I believe that there are two things that tests should measure: movement and outcome. Despite the angst over high-stakes testing, in the larger picture of the lives of our children, the results of the fourthgrade test are generally irrelevant. It is the outcome of the totality of the education of our children that we should be concerned about. What are some of the outcomes?

In the eighth grade, many New York children do take a test that has truly high stakes.That is the test for admission to specialized high schools. There is an enormous difference between Bronx Science and Theodore Roosevelt High School in the Bronx, and going to a school as exciting as Bronx Science changes the lives of many who get that opportunity (such as Harold Levy, who graduated from Bronx Science four years after I did).
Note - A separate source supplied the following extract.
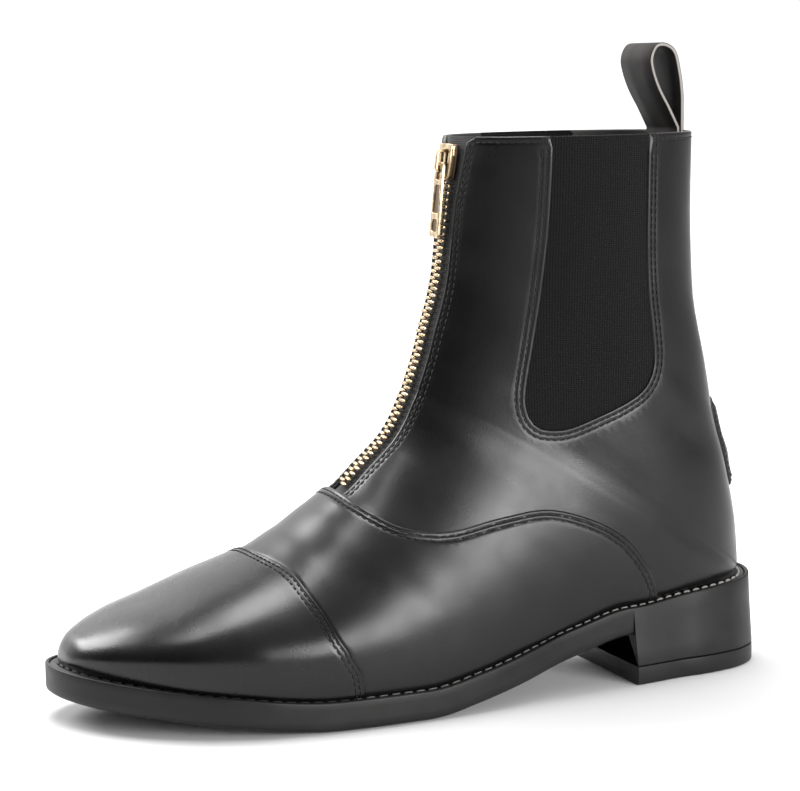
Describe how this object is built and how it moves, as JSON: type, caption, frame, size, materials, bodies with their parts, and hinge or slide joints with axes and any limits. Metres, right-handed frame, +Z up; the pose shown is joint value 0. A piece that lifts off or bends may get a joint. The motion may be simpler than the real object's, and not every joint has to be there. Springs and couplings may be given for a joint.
{
  "type": "paddock boot",
  "caption": "Ankle-high leather riding boot for the left foot, with a front zip, elastic side gores, stitched toe cap, low block heel and a pull loop at the back of the collar.",
  "frame": {"origin": "On the floor, under the middle of the whole boot's bounding box.", "axes": "+Z up from the floor, -Y towards the toe and +Y towards the heel, +X towards the outer side of this left boot."},
  "size_m": [0.1018, 0.2968, 0.2551],
  "materials": {
    "leather": "smooth, semi-gloss black",
    "cap_leather": "smooth, polished black",
    "elastic": "matt ribbed elastic",
    "sole_rubber": "satin dark grey-black",
    "welt": "satin, with grey stitches",
    "lining": "matt lining leather",
    "webbing": "plain woven strap",
    "zip_tape": "matt woven tape",
    "brass": "polished, slightly worn"
  },
  "bodies": {
    "boot": {"upper": "leather", "vamp": "leather", "toe_cap": "cap_leather", "spur_rest": "leather", "elastic_gore_outer": "elastic", "elastic_gore_inner": "elastic", "outsole": "sole_rubber", "heel_top_lift": "sole_rubber", "welt": "welt", "insole": "lining", "pull_loop": "webbing", "zip_tape": "zip_tape", "zip_chain": "brass", "zip_slider": "brass"},
    "pull_tab": {"zip_pull_tab": "brass"}
  },
  "joints": [
    {"name": "pull_tab_hinge", "type": "hinge", "parent": "boot", "child": "pull_tab", "pos_m": [-0.0025, 0.01354, 0.20935], "axis": [-1, 0, 0], "range_deg": [0, 165]}
  ]
}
We never hear much about the effectiveness of the 32 local districts in getting their students admitted to these elite schools in the same way that the results of the reading and math tests are publicized, though the districts’ results can speak volumes.

In the past 10 years, as the population of Community School District 10 in the northwest Bronx rose by 25%, the number of children admitted to the specialized high schools declined by two-thirds. Since the number of slots available citywide is constant, this is a very disturbing outcome.
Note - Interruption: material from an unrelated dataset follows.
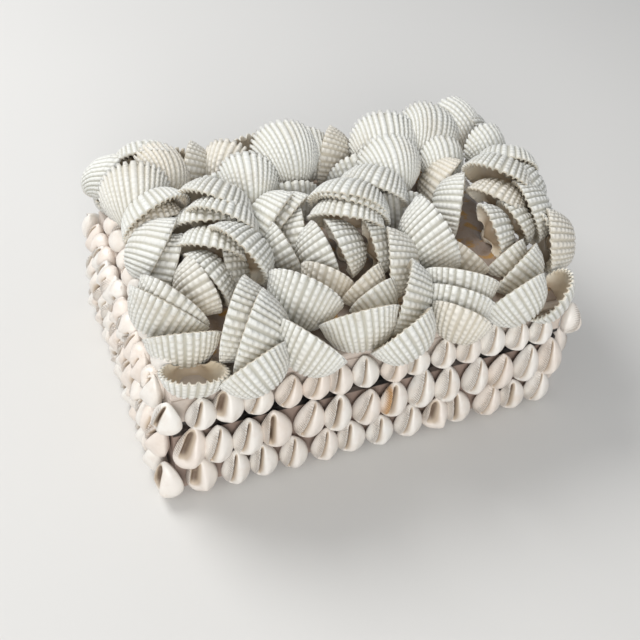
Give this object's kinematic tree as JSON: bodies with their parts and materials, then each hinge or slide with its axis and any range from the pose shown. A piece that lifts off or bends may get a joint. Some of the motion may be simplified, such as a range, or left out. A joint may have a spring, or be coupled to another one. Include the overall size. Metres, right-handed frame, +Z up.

Quizzed by the local school board about this year’s disastrous 25% decline in these admissions, District Superintendent Irma Zardoya came up with an explanation that surely made her boss, Mr. Levy, proud. She suggested that the drop-off may have been the result of September 11.

Private schools attempting to convince parents to send them their children and their money routinely provide the lists of the colleges to which seniors were admitted. This is another measure of outcome. Unfortunately, the outcome by which we measure most of our public high schools is the drop-out rate.

The other area we should measure is movement. This is a lot easier to do than evaluating outcomes. As I pointed out in a previous column, we measure the success of schools by, for example, comparing this year’s fourth grade with last year’s fourth grade. This really has little validity, and tells us next to nothing about the effectiveness of schools. Kids take tests, not schools. Value-added testing is a different, better way of looking at our school system. Baselines are established for each child entering the system, and growth is measured each year. This way the progress of the children in a class, a school, or a district can become the measure of just how well we are doing — from the child on up. Value-added assessment is currently in use in Tennessee, in Dallas, and has been adopted for use by the state of Florida.

Causing much confusion among teachers and principals is the fact that the city and state currently use different testing devices. The city’s CTB McGraw Hill reading and math tests are employed in grades 3, 5, 6, and 7. The state gives totally different tests in grades 4 and 8. This makes the measurement of year-to-year growth of individual children extremely difficult. The city and state should get on the same page and use the results to consistently measure the growth of students.

This could turn the New York educational world upside-down. Currently the model of academic effectiveness is Community School District 2, on Manhattan’s Upper East Side. I suspect that value-added testing may prove that the kids there enter the system doing well, largely because of the advantages offered by being brought up in more affluent and educated households. The job of the schools is not to take credit for the success of the parents, but to build upon it. Wouldn’t it be interesting to find out that some of the city’s poorer-performing districts are actually doing better with their children than District 2 is doing with its students?

School districts throughout the city are trying to replicate District 2’s high scores by copying its programs. That is one of the reasons why, despite all the evidence to the contrary, constructivist or fuzzy math is being adopted in many New York City school districts. It may turn out that kids who learn math by traditional methods show greater gains. If we measured the growth of individual children, we might begin to get answers to these questions.

The upscale demographics of District 2 may preordain success. Professor Lois Weiner of New Jersey City University suggested just that in a paper presented at a conference of the American Educational Research Association in April. Professor Weiner wonders whether the hype of the high scores have “obscured hard questions about District 2’s ability to diminish achievement differentials that correlate closely with race and poverty.”

Maybe some districts can do better by simply luring more doctors, lawyers, and other professionals into the schools in their districts. Many have suggested that District 2 is already doing this, gilding the lily by accepting scores of out-of-district children into schools such as East Side Middle.

Also open to question is whether the standards we are supposed to be meeting are actually the right ones. I have a sinking feeling that the word “standards” has been hijacked by those who are promoting just the opposite. But that will have to be a topic for a future column.